Estaba encaramado en el templete improvisado en el zócalo para las arengas reaccionarias. Se acercó lo más que pudo a la manta que consignaba las causas de la interminable lucha y con una voz más bien desesperada, dijo así: “lo que nos hacen, es una ..., y no digo la palabra, porque ustedes ya la saben, y prefiero no decirla porque, además, soy maestro”.
Así dijo el individuo, quien no dejaba dudas de su vocación magisterial mientras cooperaba con la jugada de jaque a la ciudad más complicada del mundo, y mantenía abandonados a sus educandos en algún lugar de la República Mexicana. Así dijo el maestro con un pudor que hay que ver, prácticamente sonrojado por las palabrotas que generaban sus entrañas y cruzaban su cabeza.
Galileo, Sócrates, Vasconcelos, hubieran quedado mudos si hubieran visto al maestro de hoy que, aunque ciertamente mal pagado, seguramente ocupa una plaza magisterial por imposibilidad de hacer algo más a su modo, por no haber tenido la oportunidad de elegir, o, más probablemente, por haber tenido una preparación deficiente que le impidió acceder a otros derroteros.
Con ese pudor ostensible a la hora de recordarle la madre a alguien, también ocultó sus actos que disgregan de la civilidad, sus pintas realizadas o consentidas, en monumentos históricos con faltas de ortografía; también omitió confesar las mentiras de su gremio a la hora de faltar, a la hora de dedicar sus esfuerzos a pedir cuotas a los padres de familia que sólo financiarán una que otra borrachera con la maestra de sus debilidades.
Quizá el pudor de ese aguerrido maestro es contagioso, y desemboca en la desmemoria de la mayoría del magisterio sindicalizado que ha tomado el abandono a sus responsabilidades como revancha a los líderes que los engañaron y continúan echando mano de ellos a la hora de capitalizar las cuotas sindicales que reciben como dividendos derivados de la explotación de la ignorancia de los propios maestros.

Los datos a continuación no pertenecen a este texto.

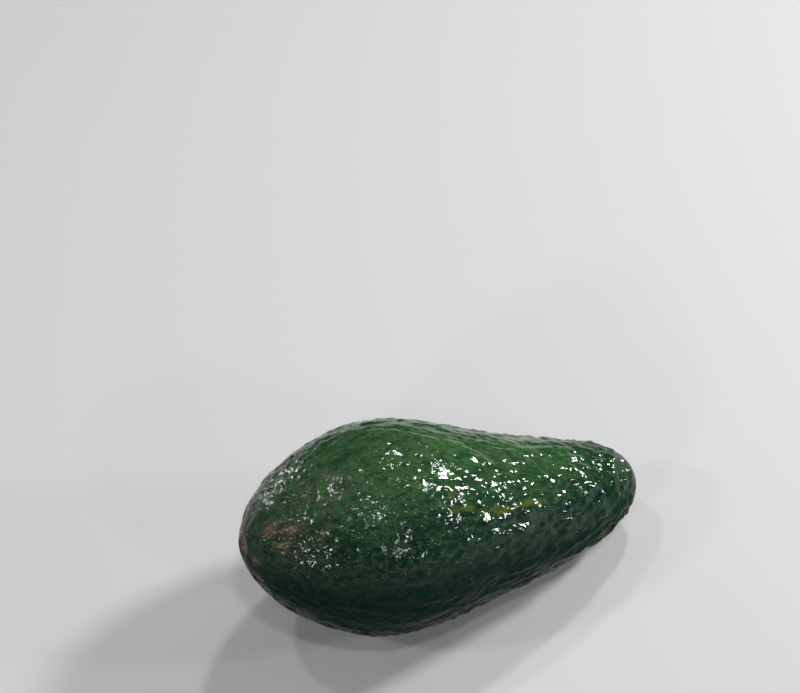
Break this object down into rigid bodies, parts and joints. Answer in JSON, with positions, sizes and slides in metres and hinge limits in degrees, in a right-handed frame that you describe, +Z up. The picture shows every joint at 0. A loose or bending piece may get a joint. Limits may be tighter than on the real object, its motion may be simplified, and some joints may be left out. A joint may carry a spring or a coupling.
{
  "type": "avocado",
  "caption": "Whole green avocado with a long bent neck and pebbled skin, lying on its side, with the stub of its stalk in the stem end.",
  "frame": {"origin": "middle of the small flat spot that the fruit lies on, under its centre of mass", "axes": "+Z up, +X along the fruit towards its stem end, +Y to the side that the neck bends to"},
  "size_m": [0.129, 0.0635, 0.0645],
  "materials": {
    "skin": "glossy, waxy, pebbled",
    "stub": "dry, rough"
  },
  "bodies": {
    "root": {"fruit": "skin", "stem_button": "stub"}
  },
  "joints": []
}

Los desheredados nuevamente piden auxilio, pero la única forma en que nuestro sistema les enseñó: a grito pelado, irresponsables en sus obligaciones. Pueden aún recuperar el respeto a sí mismos, el de la sociedad; pueden ser nuevamente los héroes anónimos que pasan años en un aula de clases descubriendo las virtudes vírgenes de los demás.
Eso, ellos lo pueden hacer, y nosotros, remunerarles, para que con la dignidad puesta en su sitio, forjen el mejor capital para el desarrollo: una juventud preparada para competir.